A long time ago when there was a way (Run the Apache Configuration Distiller Script: /usr/local/cpanel/bin/apache_conf_distiller --update) to retain the custom Apache configurations, we found many of our custom Apache configurations still remained there and were not affected after the WHM/cPanel upgrdaes.

We always select the STABLE Tier in the WHM Update Preferences, but after the WHM/cPanel was automatically upgraded from v94.0.4 to v94.0.5 this time, we've found some errors/misconfigurations have appeared again in the new Apache settings. For example, we have NEVER selected suphp_module, suexec_module and ruid2_module when we compiled Apache server via EasyApache 4, but every time after the WHM/cPanel upgrade, suphp_module, suexec_module and ruid2_module have come to our Apache settings and become active there. Our web hosting company does not impose these modules on our hosting account. How come these unnecessary modules come to the Apache settings after the WHM/cPanel upgrade? We do not need and do not like suphp_module, suexec_module and uid2_module at all. Like many other companies using WHM/cPanel to serve their own business websites only, we do the same, using the WHM/cPanel to only serve our own business website, never serving someone else's website. We do not do web hosting. We'll never do web hosting. Frankly, some "popular" features in WHM/cPanel may be important or attractive to people who do web hosting, but not to us who run solo business website and do not do web hosting.

On the other hand, sometimes we've found with automatic WHM/cPanel upgrades, there are some conflicts among applications, making our server and website unstable or disabled: our webpages cannot be opened or there are PHP or MySQL DB errors on our webpages. Frankly, we feel really worried about WHM/cPanel upgrades.
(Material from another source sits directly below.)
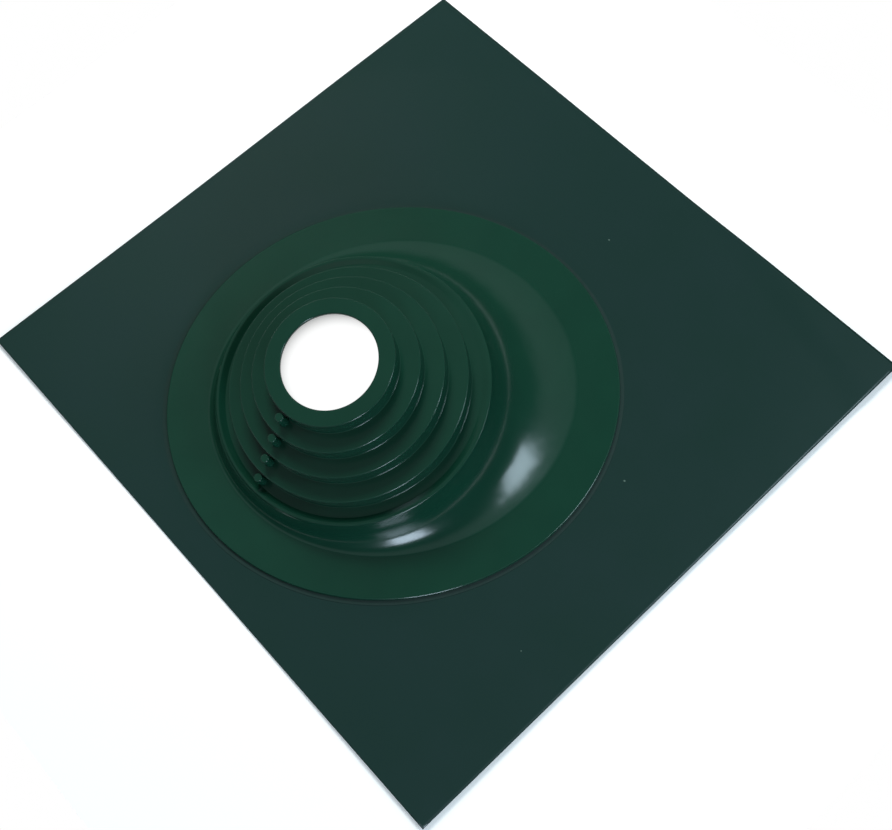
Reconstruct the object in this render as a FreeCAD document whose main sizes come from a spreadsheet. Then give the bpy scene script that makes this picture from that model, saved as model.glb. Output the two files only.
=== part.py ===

Like many other businesses who put STABILITY first in business operations and in running business websites, we are the same, putting STABILITY first for our business website. We prefer to get rid of those fancy, "popular", actually unnecessary and unstable server and website stuffs, to maintain the STABILITY of our server and our business website.

There is no perfect software in the world. Even the software is a new version, still there are new errors, new loopholes, new incompatibilities or new weaknesses in the software.

Please do not favor software new versions easily.

Again, we really want to know: Is there an effective way to keep the custom Apache configurations now?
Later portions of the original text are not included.